## DESCRIPTION OF THE TASK:
Extract each line of the data below exactly as written.

## COLLECTED MATERIAL:
************

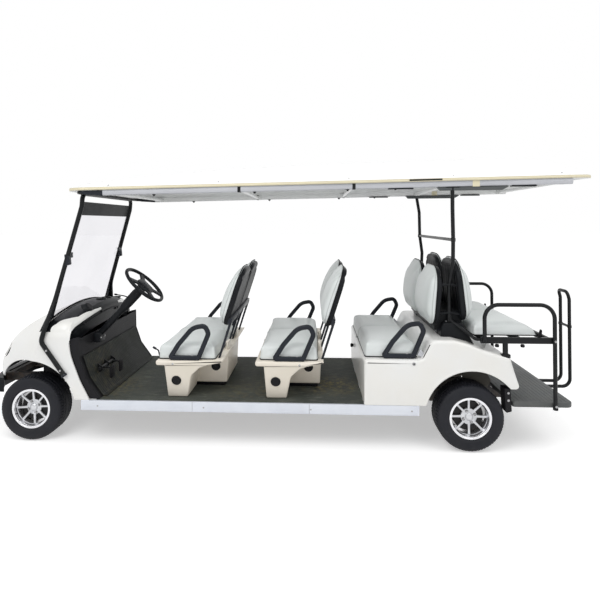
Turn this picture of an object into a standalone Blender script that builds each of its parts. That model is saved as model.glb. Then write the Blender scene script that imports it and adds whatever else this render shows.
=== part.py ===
"""Electric passenger cart: three forward benches, one rear-facing bench, long roof.

Metres, +Z up, the cart faces -X and its left-hand (driver's) side is -Y.
Stations along the cart are measured from the front axle, positive rearwards.
They hang from one empty, which puts the model's origin midway between the front
bumper and the grab hoop, on the ground.
"""

import math

import bmesh
import bpy
from mathutils import Matrix, Vector

# ---------------------------------------------------------------- clearances
GAP = 0.0003            # between pieces that touch
RUNNING = 0.0005        # round a shaft that turns in a bore
WALL = 0.010            # moulded body panels

# ------------------------------------------------------------ overall sizes
WHEELBASE = 3.12
BODY_HALF = 0.60        # half the width over the sills
BUMPER_X = -0.475       # foremost point
HOOP_X = WHEELBASE + 0.91   # grab hoop's centre line, hindmost
TUBE = 0.0135           # radius of the round steel tubes

# ------------------------------------------------------------------- wheels
TYRE_RADIUS = 0.2295
TYRE_HALF = 0.1025
BEAD_RADIUS = 0.127
LIP_RADIUS = 0.1425
RIM_HALF = 0.089
BORE_RADIUS = 0.0205
FRONT_TRACK = 2 * (BODY_HALF - 0.045 - TYRE_HALF)
REAR_TRACK = 2 * (BODY_HALF - 0.0075 - TYRE_HALF)
KINGPIN_Y = FRONT_TRACK / 2 - 0.1275
WHEEL_SIDES = 24
SPOKES = 8

# ------------------------------------------------------- floor and chassis
RAIL_Y = KINGPIN_Y - 0.135
RAIL_WIDTH = 0.04
RAIL_HEIGHT = 0.06
RAIL_TOP = 0.292
RAIL_RAISED_TOP = TYRE_RADIUS + 0.1605
RAIL_FRONT = -0.40
MOTOR_RADIUS = (RAIL_Y - RAIL_WIDTH / 2) / 2    # the drive hangs between the rails
PAN_THICK = 0.025
MAT_THICK = 0.007
SILL_TOP = 0.33
SILL_BOTTOM = 0.26
SILL_THICK = 0.02
SILL_FRONT = 0.40
SILL_REAR = WHEELBASE - 0.35
FLOOR_FRONT = 0.50
REAR_BODY_FRONT = WHEELBASE - 0.722
FLOOR_REAR = REAR_BODY_FRONT - GAP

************

## ANSWER IN FULL:
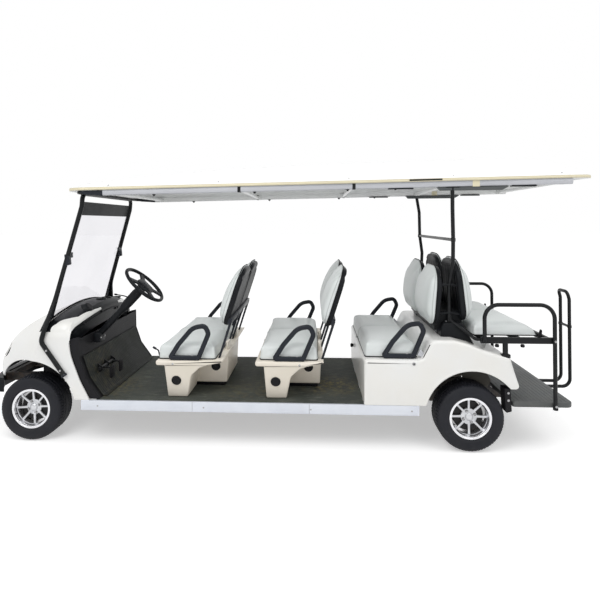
Turn this picture of an object into a standalone Blender script that builds each of its parts. That model is saved as model.glb. Then write the Blender scene script that imports it and adds whatever else this render shows.
=== part.py ===
"""Electric passenger cart: three forward benches, one rear-facing bench, long roof.

Metres, +Z up, the cart faces -X and its left-hand (driver's) side is -Y.
Stations along the cart are measured from the front axle, positive rearwards.
They hang from one empty, which puts the model's origin midway between the front
bumper and the grab hoop, on the ground.
"""

import math

import bmesh
import bpy
from mathutils import Matrix, Vector

# ---------------------------------------------------------------- clearances
GAP = 0.0003            # between pieces that touch
RUNNING = 0.0005        # round a shaft that turns in a bore
WALL = 0.010            # moulded body panels

# ------------------------------------------------------------ overall sizes
WHEELBASE = 3.12
BODY_HALF = 0.60        # half the width over the sills
BUMPER_X = -0.475       # foremost point
HOOP_X = WHEELBASE + 0.91   # grab hoop's centre line, hindmost
TUBE = 0.0135           # radius of the round steel tubes

# ------------------------------------------------------------------- wheels
TYRE_RADIUS = 0.2295
TYRE_HALF = 0.1025
BEAD_RADIUS = 0.127
LIP_RADIUS = 0.1425
RIM_HALF = 0.089
BORE_RADIUS = 0.0205
FRONT_TRACK = 2 * (BODY_HALF - 0.045 - TYRE_HALF)
REAR_TRACK = 2 * (BODY_HALF - 0.0075 - TYRE_HALF)
KINGPIN_Y = FRONT_TRACK / 2 - 0.1275
WHEEL_SIDES = 24
SPOKES = 8

# ------------------------------------------------------- floor and chassis
RAIL_Y = KINGPIN_Y - 0.135
RAIL_WIDTH = 0.04
RAIL_HEIGHT = 0.06
RAIL_TOP = 0.292
RAIL_RAISED_TOP = TYRE_RADIUS + 0.1605
RAIL_FRONT = -0.40
MOTOR_RADIUS = (RAIL_Y - RAIL_WIDTH / 2) / 2    # the drive hangs between the rails
PAN_THICK = 0.025
MAT_THICK = 0.007
SILL_TOP = 0.33
SILL_BOTTOM = 0.26
SILL_THICK = 0.02
SILL_FRONT = 0.40
SILL_REAR = WHEELBASE - 0.35
FLOOR_FRONT = 0.50
REAR_BODY_FRONT = WHEELBASE - 0.722
FLOOR_REAR = REAR_BODY_FRONT - GAP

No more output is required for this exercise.